In my experience the answer to these questions will not leave you a happy investor: there are numerous examples of crucial inputs being provided by banks, collateral managers and the like which pass by the ratings analysts and into their models, unverified and untested. Many of these deficienct practices remain, to this day, undisclosed.
Model Transparency
If as an investor you’re forced to use an NRSRO’s model to verify their ratings, your capacity for doing your own due diligence is limited: you’re relying for one on the assumption that their models are accurate. We have seen that this is not always the case.
| Ratings Elements | Transparency Level | Notes and Examples |
| Quantitative Assumptions | Typically good | May be completely transparent for some NRSROs. For others, may be non-existent. |
| Qualitative Assumptions | Poor | Typically not disclosed. Example: a rating agency will typically not provide (publicly) its internal opinion on a CDO collateral manager’s management style – and its affect on their approach to rating deals managed by each manager. |
| Data Behind Assumptions | Average to Poor | Default history data, recovery data may be provided; data supporting correlation assumptions and choice of assumptions is seldom provided, if ever. |
| Model | Good to Non-existent | Certain models can be re-produced by a sophisticated investor; others are “black boxes.” On the corporate debt side, rating agencies would typically not disclose the total levels of off-balance sheet debt that banks were holding, of or credit default swaps that insurers like AIG or MBIA had sold protection on. Had this data and the model been available, investors would quickly have realized that their investments in MBIA or Ambac or ACA were no better than investments in an index of n senior tranches of risky CDOs, supported by low levels of capital. Like many CDO-squareds, the “monoline” insurers had a (disproportionately large) exposure to subprime ABS CDOs. |
| Ratings Scale and Metrics | Good to Poor | Application of ratings scale elements not always clearly defined or segmented. Example: NRSROs rating sovereign debt issues do not always bifurcate their rating into the two important, distinguishing elements of (1) ability to pay and (2) willingness to pay. Separately, it is also not always completely clear to what extent NRSROs choose the upper bound or the lower bound when their ratings analysis fits between two rating subcategories. |
Conclusion
The burden is on the investor to perform the due diligence required when investing in securities – particularly complex securities.
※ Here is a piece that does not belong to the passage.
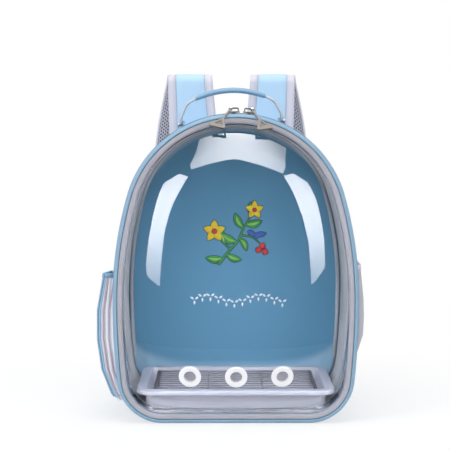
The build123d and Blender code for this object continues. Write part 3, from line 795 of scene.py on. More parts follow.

The rating agencies have shown that you rely on them at your peril. Indeed, those who performed their due diligence (think Paulson) were able to find those instances where ratings provided were least predictive of the performance of the bonds rated. Investors who did this were able to profit from taking the other side of the trade against investors who chose to rely solely on ratings. We all know who won that bet.

Per Kurowski
May 14, 2010
One of the problems with credit ratings is that they are never sufficiently publicly debated, unless when it is too late, and when that happens then it is mostly the case of a small questioner against the mother of all father authorities in the markets.
Too often have I heard bankers ask me “Per, how on earth do you think I could convince my colleagues on the Board that the credit rating agencies were getting it so extraordinarily wrong that we should exit from what seemed to be an extraordinarily good business for us?”
In our efforts to solve the asymmetry in information we have increased the asymmetry of the credibility with respect to financial information, making it now almost impossible for divergent opinions to nudge the markets on the margin, and being only considered when the causes for the divergence become much too apparent, which is of course then much too late.
The first thing that should happen is that the credit rating agencies should be required to post, real time, all the questions and answers received with respect to every particular ratings, so to allow the market to express their viewpoints and to allow configure the necessary opinion majorities that could force the credit rating agencies to revise what they are doing.
If that Bank Director friend of mine could have referred to a place where those same suspicions were uttered by others, then he would stand a much better chance of being heard.